See (Doc. ## 10-12–10-18.) Kutrubes
“admits he breached his duty of loyalty as an employee
[of Atlas] between October 1, 2014, and continuing until his
termination in December of 2014.” (Doc. # 123 at 12.)
C.
THE END OF THE EMPLOYMENT RELATIONSHIP
In
mid-December 2014, Kutrubes informed Paniccia and Bearden
that he was resigning from Atlas in order to independently
sell fetal bovine serum. (Paniccia Testimony, Doc. # 138 at
369; Doc. # 101 at 6.) Kutrubes tendered a formal resignation
letter to Atlas on December 16, 2014, with an effective date
of December 19, 2014. (Doc. # 11-6.) He wrote that he was
resigning “from employment” with Atlas and from
his alleged role as a director of the company, despite his
belief that he “did not perform the duties of a
Director, such as overseeing the activities of the
company” and did not “serve as an officer for the
corporation.” (Id. at 1.) In response to
Paniccia and Bearden’s purported “request and
desire that the company purchase [his] shares, ”

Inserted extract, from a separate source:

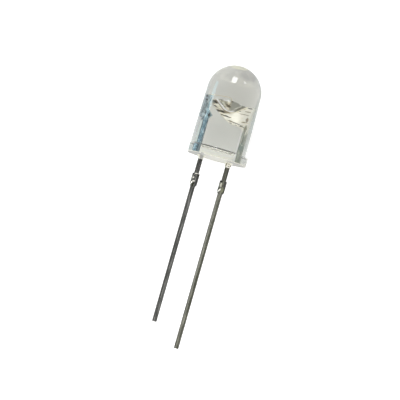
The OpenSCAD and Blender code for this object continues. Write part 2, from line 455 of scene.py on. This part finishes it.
def make_wire():
    """Ball, rise, bend, run and a stitch pressed flat on the post."""
    # Each point has its X and Z, and the wire's half height and half width there
    path = [(0, CHIP_TOP + dz, r, r) for dz, r in (
        (0, 0.034), (0.004, 0.042), (0.012, 0.045), (0.022, 0.043), (0.03, 0.034),
        (0.035, 0.022), (0.045, 0.016), (0.08, WIRE_R))]
    path += [(x, z, WIRE_R, WIRE_R) for x, z in arc(-BEND_R, BEND_Z, BEND_R, 0, BEND_TURN, 24)]
    path += [(STITCH_X, POST_TOP + 0.015, WIRE_R, WIRE_R),
             (STITCH_X - 0.03, POST_TOP + 0.011, 0.0105, 0.02),
             (STITCH_X - 0.06, POST_TOP + 0.008, 0.0075, 0.026),
             (STITCH_X - 0.09, POST_TOP + 0.0065, 0.006, 0.026),
             (STITCH_X - 0.1, POST_TOP + 0.006, 0.005, 0.02)]
    rings = []
    for i, (x, z, tall, wide) in enumerate(path):
        before, after = path[max(i - 1, 0)], path[min(i + 1, len(path) - 1)]
        ahead = Vector((after[0] - before[0], after[1] - before[1])).normalized()
        rings.append([(x - ahead.y * tall * cos(t), wide * sin(t), z + ahead.x * tall * cos(t))
                      for t in (2 * pi * k / WIRE_POINTS for k in range(WIRE_POINTS))])
    return loft("drawn_wire", rings, WIRE_SHARP)


# ---- Tones and patches ----

# Tones painted on the plating in the epoxy, standing in for light: dark and brown are painted shade
# and dark reflections, cream, white and bright are painted highlights and warm reflections
DARK = (0.07, 0.066, 0.05)
BROWN = (0.4, 0.35, 0.25)
CREAM = (0.95, 0.9, 0.72)
WHITE = (1.0, 0.98, 0.9)
BRIGHT = (1, 1, 1)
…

Kutrubes requested a buyout of his shares “upon the
recent appraisal of the company at $3, 200, 000.00” and
thus requested “a lump sum payment in the amount of
$224, 000.00.” (Id.)
In the
days after Kutrubes’s resignation, Atlas discovered
that prior to his resignation, Kutrubes had used his
Atlas-provided email address to send numerous company
documents to his personal Gmail account and to extensively
email Atlas’s customers to solicit business for Peak
Serum. (Cheever Testimony, Doc. # 136 at 67; Paniccia
Testimony, Doc. # 138 at 373.) Cheever, responsible for
preparing the desktop Kutrubes used at Atlas for a future
employee, observed that the desktop was “surprisingly
clean” of files and that “a lot” of
Kutrubes’s email history was “missing.”
(Cheever Testimony, Doc. # 136 at 67–68.) Cheever
restored many of the files and emails that had been deleted
from the desktop and notified Paniccia and Bearden of the
sensitive nature of their content. (Id. at 73.) Upon
advice of its counsel, Atlas then retained an information
technology consultant, Dan Silva, to “run a
restore” and preserve evidence on the desktop.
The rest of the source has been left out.